Skyline Trail up to Pebble Creek is one of the most popular hikes from Paradise. It’s about 1800 feet of elevation gain (from 5400 feet at Paradise up to 7200 feet) in around 2 miles. We maybe stopped once but we were up to Pebble Creek very quickly. We took a break there to refuel, change our clothing a bit and get ready for the snowfield.
From Pebble Creek, the route goes straight up the Muir Snowfield. It’s about 2.2 miles and 2800 feet up to Camp Muir from Pebble Creek. And it’s on snow. And the snow is slushy from the sun. And oh yeah, you’re going up over 10,000 feet so you rapidly start to notice the decreased lack of oxygen.
At this point we spread out a bit, set our own paces and got in the zone. It’s hours of staring at your feet, concentrating on your breathing, and taking tiny little steps up the mountain. I don’t know what the “hardest day hike” in the area is, but this has to be a solid contender. In addition to the physical challenge, the immense scale is psychologically frustrating. You put your head down, slog away for 20 minutes, look up and realize that your goal doesn’t look any closer than it did before.
But we all made it! Logan was first up with a total time (from Paradise) of 3:26. He probably could have shaved off another 10 or 15 minutes but he stopped to wait for us at one point on the snowfield. Pastor and I clocked in right at 3:30 and Dave and Tim came in at the 3:45 mark. My previous time was 4:10 so I was very happy to beat that.We hung around at the camp for about an hour enjoying the incredibly clear views. Mt. Adams, Mt. Hood, and Mt. St. Helens were clearly visible. The temps were perfect and there wasn’t a lot of wind. I couldn’t have dreamed up better weather.
Eventually we made our way back down the mountain. We all brought something to slide on. Most of us brought trash bags but Dave had snowpants (the smart choice) and Pastor had a tarp. Glissading down was fun for a while, but it was pretty painful. The chutes were all too narrow and the icy sidewalls would hammer our thighs. We got pretty soaked in the process too. But it sure beat the effort it took to go UP! The video below is not representative of most of the glissading. This one was right near the bottom so it was well-used and dug out by people who just came up to see the snow.
After another stop at Pebble Creek to switch into some drier clothes, we hoofed it down to Paradise dodging the enormous hordes of people who had made it to Paradise and were exploring the trails.
I’m really happy with how good my muscles felt after the hike. I had very little soreness aside from the bruising caused by the glissading. The worst part was that I think I got some altitude sickness this time. Thankfully it didn’t hit me until we were resting up at Muir. I had a bad headache and started feeling nauseated and lightheaded. The latter two went away as we descended bu the headache stuck with me well into the night.

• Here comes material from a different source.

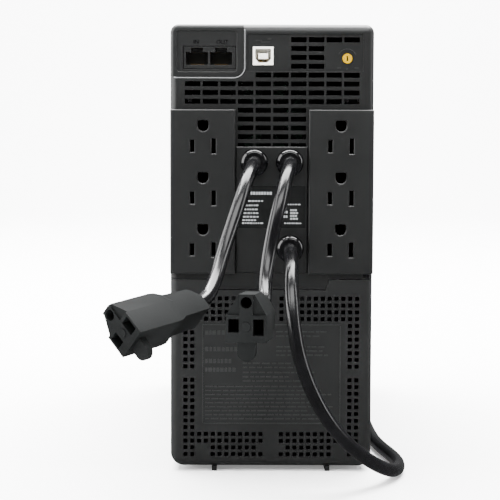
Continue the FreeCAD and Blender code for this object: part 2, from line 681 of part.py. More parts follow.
def gland(name, x, z):
    """A moulded cord bushing: collar, tapered nose, neck through the panel, and lip."""
    profile = [(S.gland_radius, S.rear_face - S.pad_proud), (S.gland_radius, S.gland_out + 2.2),
               (S.gland_radius - 0.8, S.gland_out + 0.8), (S.gland_radius - 2.0, S.gland_out)]
    neck = S.gland_radius - 2.1
    lip = S.rear_face + S.wall
    profile = [(0, S.gland_out)] + profile[::-1] + [
        (neck, S.rear_face - S.pad_proud), (neck, lip), (neck + 1.2, lip),
        (neck + 0.4, lip + 2.2), (0, lip + 2.2)]
    points = [Vector(radius, y, 0) for radius, y in profile]
    face = Part.Face(Part.makePolygon(points + points[:1]))
    turned = face.revolve(Vector(), Vector(0, 1, 0), 360)
    return solid(name, turned, Placement(Vector(x, 0, z), Rotation()))


# ---------------------------------------------------------------- inside
def batteries():
    """Two sealed lead-acid blocks end to end on the tray's floor, with tab terminals."""
    pieces = {}
    tabs = []
    for name, start in (("battery_rear", "rear_face + 8"),
                        ("battery_front", "rear_face + battery_long + 9")):
        low = ("-0.5 * battery_wide", start, "foot_high + wall")
        high = ("0.5 * battery_wide", f"{start} + battery_long", "foot_high + wall + battery_high")
        blank = block(name + "_blank", low, high)
        lid = S.foot_high + S.wall + S.battery_high
        pieces[name] = rounded(name, blank, 2, lambda m, e: near(m.z, lid))
        for x in (-24, 17.65):
            tabs.append(block(f"{name}_tab_{'p' if x > 0 else 'n'}",
                              (x, f"{start} + 8", "foot_high + wall + battery_high"),
                              (x + 6.35, f"{start} + 8.8", "foot_high + wall + battery_high + 6.5")))
    pieces["battery_terminals"] = group("battery_terminals", tabs)
    pieces["battery_strap"] = block(
        "battery_strap", (-26, "rear_face + battery_long + 2", "foot_high + wall + battery_high"),
        (26, "rear_face + battery_long + 16", "foot_high + wall + battery_high + 1.2"))
    return pieces


def transformer():
    """The isolating transformer: laminated core with a winding through its windows."""
    low, deck = 64, "shelf_low + shelf_thick"
    core = block("core_blank", (-42, low, deck), (42, low + 42, f"{deck} + 70"))
    windows = [block(f"core_window_{x}", (x, low - 1, f"{deck} + 14"), (x + 14, low + 43, f"{deck} + 56"))
               for x in (-28, 14)]
    core = minus("transformer_core", core, windows)
    coil = block("coil_blank", (-27, low - 13, f"{deck} + 15"), (27, low + 55, f"{deck} + 55"))
    coil = rounded("coil_soft", coil, 9, lambda m, e: near(abs(m.x), 27)
                   and near(abs(m.y - low - 21), 34))
    limb = block("coil_limb", (-14, low, f"{deck} + 14"), (14, low + 42, f"{deck} + 56"))
    return {"transformer_core": core, "transformer_winding": minus("transformer_winding", coil, [limb])}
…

In my blog post on the last hike, I had some good notes that were helpful for planning this trip, so here are a few more notes in case I do it again:
I used about 3-3.5 liters of water. Last time I used 5. I think 4 would be a safe amount. I used two Camelbaks and had a half gatorade, half water mixture in one. I would do that again.
I threw some summer sausage, cheese and crackers into a cooler with extra gatorade and water. That was a huge hit when we got back to the truck.

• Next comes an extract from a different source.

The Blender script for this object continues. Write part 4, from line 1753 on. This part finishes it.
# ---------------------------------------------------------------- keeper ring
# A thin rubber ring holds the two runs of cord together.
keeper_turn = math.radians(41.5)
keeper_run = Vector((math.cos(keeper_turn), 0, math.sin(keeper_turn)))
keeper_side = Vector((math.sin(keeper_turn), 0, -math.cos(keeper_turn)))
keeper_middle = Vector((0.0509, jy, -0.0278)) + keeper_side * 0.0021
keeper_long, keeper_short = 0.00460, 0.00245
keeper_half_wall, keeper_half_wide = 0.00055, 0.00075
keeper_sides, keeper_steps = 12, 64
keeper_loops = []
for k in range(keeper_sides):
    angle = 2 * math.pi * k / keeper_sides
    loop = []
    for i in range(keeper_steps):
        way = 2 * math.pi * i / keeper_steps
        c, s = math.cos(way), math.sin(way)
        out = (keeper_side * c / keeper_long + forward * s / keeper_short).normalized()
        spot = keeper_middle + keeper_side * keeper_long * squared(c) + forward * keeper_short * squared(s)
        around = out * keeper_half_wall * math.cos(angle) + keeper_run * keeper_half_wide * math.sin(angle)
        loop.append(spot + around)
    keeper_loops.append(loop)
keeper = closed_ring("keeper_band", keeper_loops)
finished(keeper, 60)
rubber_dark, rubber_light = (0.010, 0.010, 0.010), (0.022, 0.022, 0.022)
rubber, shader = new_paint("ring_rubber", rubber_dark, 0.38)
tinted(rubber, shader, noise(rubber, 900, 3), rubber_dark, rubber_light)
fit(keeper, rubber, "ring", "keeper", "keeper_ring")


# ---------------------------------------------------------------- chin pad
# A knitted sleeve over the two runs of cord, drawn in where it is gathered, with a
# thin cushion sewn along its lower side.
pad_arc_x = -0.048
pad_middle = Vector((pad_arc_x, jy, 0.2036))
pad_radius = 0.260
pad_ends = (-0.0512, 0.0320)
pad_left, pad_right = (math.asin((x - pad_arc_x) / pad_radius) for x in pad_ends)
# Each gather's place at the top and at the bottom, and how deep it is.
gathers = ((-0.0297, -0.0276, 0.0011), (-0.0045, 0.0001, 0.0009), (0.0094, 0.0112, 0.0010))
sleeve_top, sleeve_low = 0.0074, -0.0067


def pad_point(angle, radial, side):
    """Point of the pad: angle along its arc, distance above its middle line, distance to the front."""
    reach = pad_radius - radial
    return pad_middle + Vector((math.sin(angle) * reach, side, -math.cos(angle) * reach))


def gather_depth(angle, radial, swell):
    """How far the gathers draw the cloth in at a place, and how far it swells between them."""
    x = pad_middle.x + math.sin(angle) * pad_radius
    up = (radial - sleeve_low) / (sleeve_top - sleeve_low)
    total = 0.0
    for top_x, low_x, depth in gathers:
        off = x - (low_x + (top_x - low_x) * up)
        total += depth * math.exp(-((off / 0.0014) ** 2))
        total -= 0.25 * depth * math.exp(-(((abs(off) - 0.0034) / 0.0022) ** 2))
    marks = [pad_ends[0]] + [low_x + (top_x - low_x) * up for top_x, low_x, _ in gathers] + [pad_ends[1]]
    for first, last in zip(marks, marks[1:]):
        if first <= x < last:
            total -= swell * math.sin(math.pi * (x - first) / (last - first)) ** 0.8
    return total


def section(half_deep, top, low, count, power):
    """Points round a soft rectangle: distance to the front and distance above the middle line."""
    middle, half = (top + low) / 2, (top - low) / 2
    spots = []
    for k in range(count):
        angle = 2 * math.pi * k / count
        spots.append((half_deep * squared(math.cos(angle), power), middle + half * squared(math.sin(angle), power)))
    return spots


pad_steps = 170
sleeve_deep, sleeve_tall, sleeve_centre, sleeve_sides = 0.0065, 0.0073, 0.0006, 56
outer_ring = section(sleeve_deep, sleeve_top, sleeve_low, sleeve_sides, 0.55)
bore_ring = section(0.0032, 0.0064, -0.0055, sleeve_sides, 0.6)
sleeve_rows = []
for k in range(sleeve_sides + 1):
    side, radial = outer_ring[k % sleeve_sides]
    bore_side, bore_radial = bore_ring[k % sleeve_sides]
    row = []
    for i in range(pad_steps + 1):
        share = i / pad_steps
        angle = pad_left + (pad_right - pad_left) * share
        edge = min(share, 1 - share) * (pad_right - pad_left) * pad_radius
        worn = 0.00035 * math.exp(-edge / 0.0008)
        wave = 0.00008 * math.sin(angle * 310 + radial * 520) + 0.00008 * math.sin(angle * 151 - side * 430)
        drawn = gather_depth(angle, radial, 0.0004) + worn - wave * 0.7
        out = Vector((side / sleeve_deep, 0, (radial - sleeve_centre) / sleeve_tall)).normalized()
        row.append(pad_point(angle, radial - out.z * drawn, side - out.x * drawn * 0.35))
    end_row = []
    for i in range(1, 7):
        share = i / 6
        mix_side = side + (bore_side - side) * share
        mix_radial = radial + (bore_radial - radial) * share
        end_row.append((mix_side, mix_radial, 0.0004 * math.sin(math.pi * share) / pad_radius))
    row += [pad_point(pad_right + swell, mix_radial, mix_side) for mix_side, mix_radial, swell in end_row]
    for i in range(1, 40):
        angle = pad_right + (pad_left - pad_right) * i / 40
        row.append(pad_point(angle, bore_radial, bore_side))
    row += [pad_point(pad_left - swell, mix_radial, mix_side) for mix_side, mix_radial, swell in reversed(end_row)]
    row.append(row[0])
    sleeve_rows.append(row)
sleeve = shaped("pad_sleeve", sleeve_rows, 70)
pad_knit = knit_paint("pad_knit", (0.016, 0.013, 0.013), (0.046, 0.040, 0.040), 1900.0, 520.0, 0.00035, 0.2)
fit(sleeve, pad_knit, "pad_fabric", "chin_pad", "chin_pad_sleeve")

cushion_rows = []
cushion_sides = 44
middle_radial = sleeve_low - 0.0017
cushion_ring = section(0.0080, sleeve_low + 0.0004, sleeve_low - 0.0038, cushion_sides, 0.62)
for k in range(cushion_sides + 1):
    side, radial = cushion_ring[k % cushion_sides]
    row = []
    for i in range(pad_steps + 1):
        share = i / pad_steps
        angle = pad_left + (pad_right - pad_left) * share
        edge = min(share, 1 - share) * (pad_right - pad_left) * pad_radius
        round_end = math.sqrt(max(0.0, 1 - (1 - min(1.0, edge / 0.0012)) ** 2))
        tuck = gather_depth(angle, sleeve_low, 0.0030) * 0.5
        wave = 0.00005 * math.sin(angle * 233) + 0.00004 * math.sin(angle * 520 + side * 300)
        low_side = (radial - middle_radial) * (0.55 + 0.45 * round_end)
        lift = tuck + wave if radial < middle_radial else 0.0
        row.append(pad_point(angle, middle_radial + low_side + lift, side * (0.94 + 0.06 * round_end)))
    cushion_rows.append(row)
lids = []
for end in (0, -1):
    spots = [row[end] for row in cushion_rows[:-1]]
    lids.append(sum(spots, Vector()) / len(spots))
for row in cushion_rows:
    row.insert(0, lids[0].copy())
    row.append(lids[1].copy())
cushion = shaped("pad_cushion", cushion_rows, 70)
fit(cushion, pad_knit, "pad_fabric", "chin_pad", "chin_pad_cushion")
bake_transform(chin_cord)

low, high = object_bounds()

Getting on the trail around 8 felt like good timing. There were plenty of people who left ahead of us, but it was not too crowded. On a weekday you could probably leave a little later, but on a weekend, stick with 8 or earlier.
I took a bandanna with me and suck it in the back of my hat. It did a great job keeping the sun off my neck.

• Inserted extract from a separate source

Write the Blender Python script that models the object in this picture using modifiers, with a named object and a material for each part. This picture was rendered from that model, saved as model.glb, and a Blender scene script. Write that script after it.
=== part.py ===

Thanks to Logan for suggesting this and to all the guys for banding together to make this a reality. It was awesome to see Logan beating us all up the mountain. Two years ago I don’t think anybody would have believed he could get in such good shape in such a short amount of time. Kudos to you Logan!
Saturday is our first attempt at Camp Muir (depending on the weather) so Logan and I wanted to squeeze in one more hike. We went for Mason Lake because it wasn’t too far away and it was relatively easy. The trail climbs up to the top of a ridge and then drops down a couple hundred feet to the lake. We were almost the first ones to the lake again (another guy beat us by a couple minutes) and we got to enjoy it in peace before the crowds came up behind us. We made it there very quickly with only one stop to remove our pant legs and convert to shorts. Since we were still feeling fresh and it was only 8:30am, we decided to take another fork of the trail and go up to the top of Little Bandera Mountain.
Whew. It was STEEP.
My GPS watch has been pretty accurate on our hikes and it reported 980 vertical feet over 0.6 miles. The trail isn’t traveled very much and after just a little bit, the trail builders obviously gave up on the switchbacks and just went straight up the hill. It was a slog but we made it scrambling up on all fours. I included a chart from our trip in the photos below. You can see the hike up to the peak and notice how much slower we went on that part with frequent stops. The third picture was also take on that steep slope but it’s always hard to see slope in a photo. Just note how close Logan is but yet how much lower he is! You can click on any of the pictures for a bigger view.
The view at the top is supposed to be incredible with Mt. Rainier standing proudly for you to enjoy. Unfortunately there were a lot of clouds to the south, but the view to the north was great. We looked down on Mason Lake where we had been earlier that morning.
All in all it was a great hike and hopefully we’ll be ready for Camp Muir on Saturday!